Hmm, let’s see, shall we? Is digging my nose to uncover green gems of gloop whilst typing out an SMS considered a talent worth bragging about? On second thought, I don’t think I want to list that when I go to an interview. I can burp the ABCs but normally by the time I reach M I’m slightly out of saliva. I can come up with the most inane conversation starters but the time I reach the middle it gets lame.

I’m not so sure myself. I can barely play the guitar. I find it difficult trying to hit shuttlecocks going at speeds even tortoises would laugh at me (if they had a sense of humour and a funny shell, get it? shell? hehe). My running skills are only feasible for five minutes and after that I’ll just pass out from embarrassment. My computer skills are limited to the things I know which aren’t much to begin with. I try to read five books at a time but I end up getting a headache from trying too hard to follow just one. My cooking skills are excellent provided I don’t cook in the first place. I try to sound all-knowing and burly but in the end I come out as slightly cocky and very cheesy nerd.

So what is my claim to fame? What makes Chris stand out from a crowd of talented, multi-talented, super-talented people? The answer is simple:

By being me, I guess.

I think that pretty much sums up everything.

Here’s something I wrote during my five-week course that I somehow forgot to include previously:


The third week of my not-really-5-week course is now over. Just slightly over a month ago, I was busy doing nothing. I’m so preoccupied that I even forget to shave. My beard. No funny thoughts. The last two weekends just blitzed by like a, um, blizzard. And the next two will be no different. In fact, they’re going to go by so fast, I’ll have a beard of epic proportions by the time I get to the exam room (no hall, since the organisers are cheapskates).
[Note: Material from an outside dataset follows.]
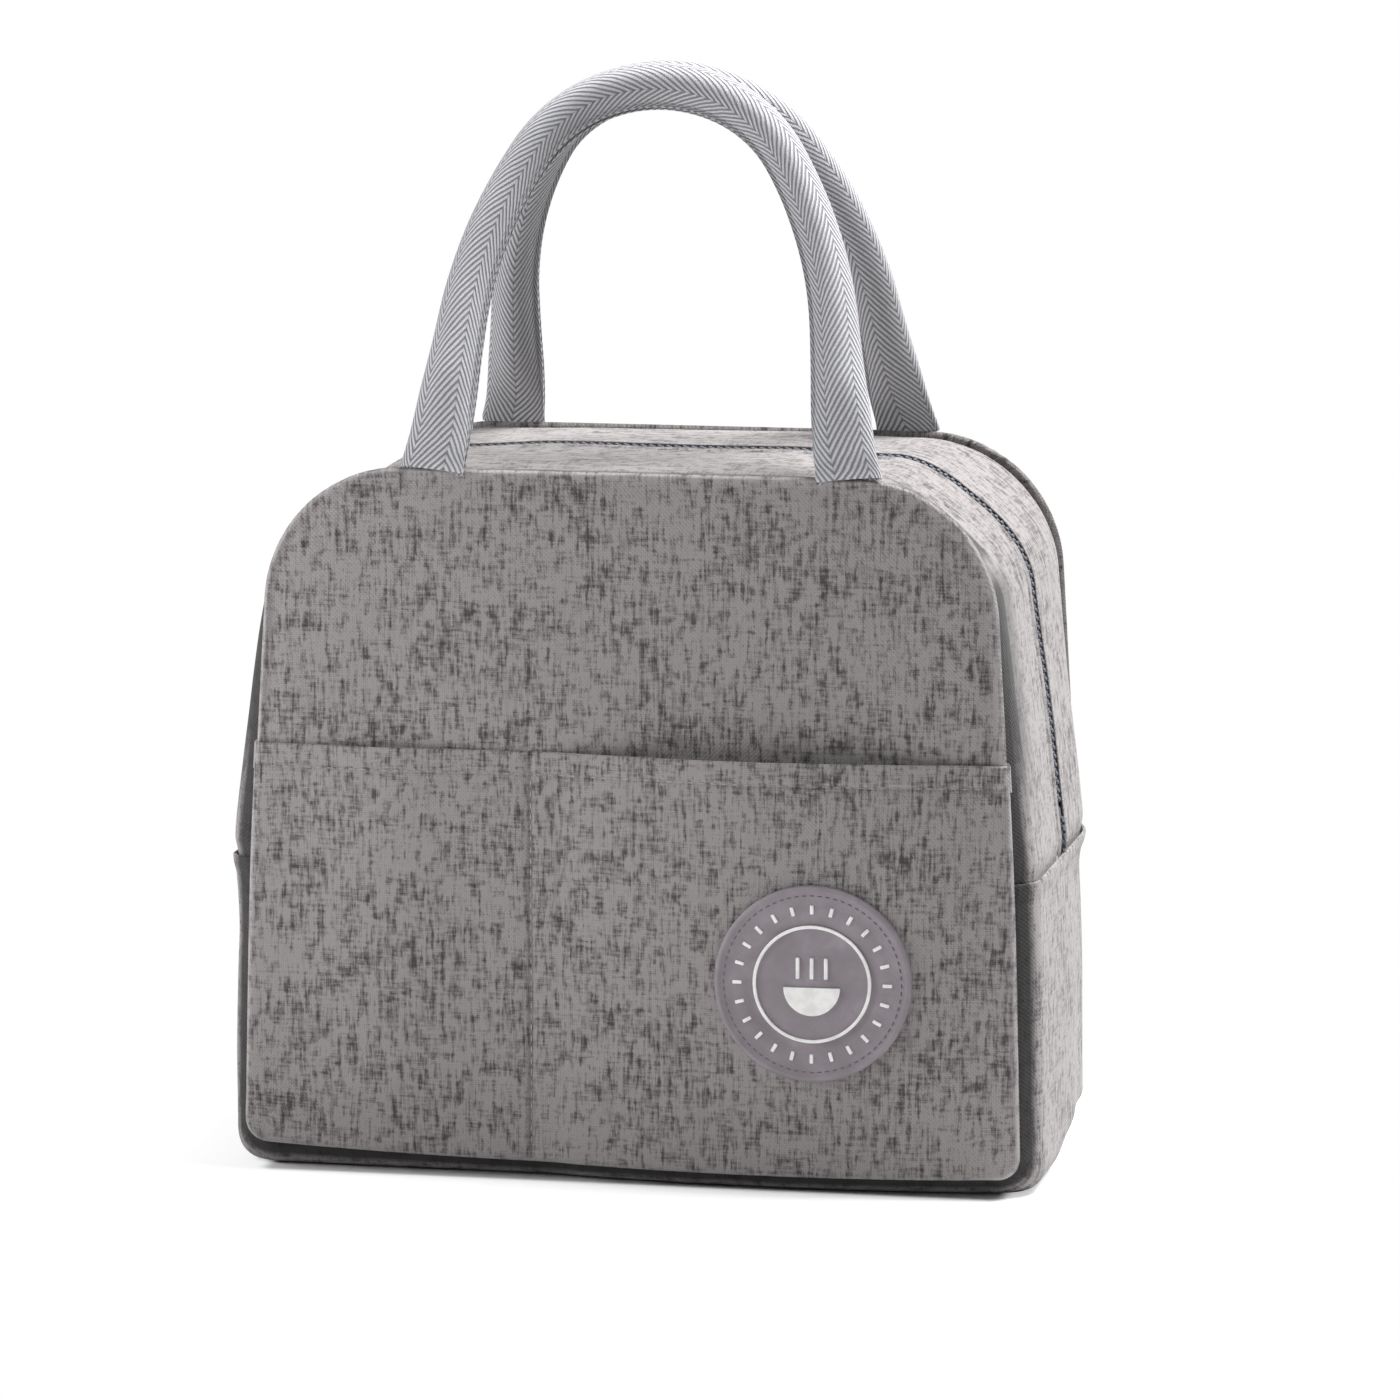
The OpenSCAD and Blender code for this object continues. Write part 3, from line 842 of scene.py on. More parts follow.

Mr. Overachiever, who, henceforth shall be known simply as Bloody Idiot, confuses my confused face with my I’m-thinking-but-it-looks-like-I’m-confused face. He’s a nice guy; humorous (he laughs at his own little jokes) but his thick accent makes the jokes sound like a fish trying to spew water out from its mouth. But get him into a classroom, and he’ll transform into a 12-year-old with a beard of epic proportions. Nasty.

I’d like to think I’m one of those guys who can multi-task. You know, for instance, brushing my teeth and headbanging. That kind of thing. The last three weeks have been anything but.

Shucks. I have to go now. I have a course to finish.

And on a much happier note, I’d like to announce that I start my new job next week, Monday! While the job is somewhat dissimilar in area from the course that I took, nevertheless, it’s still under the same scope. I’m excited as can be, so much so I’m planning to get myself a new pair of trousers. Yes, trousers!

Till the next time, take care y’all.

This is Chris, signing off.

PS: Oh, and if I were to quit in two weeks, well, you know where to find me.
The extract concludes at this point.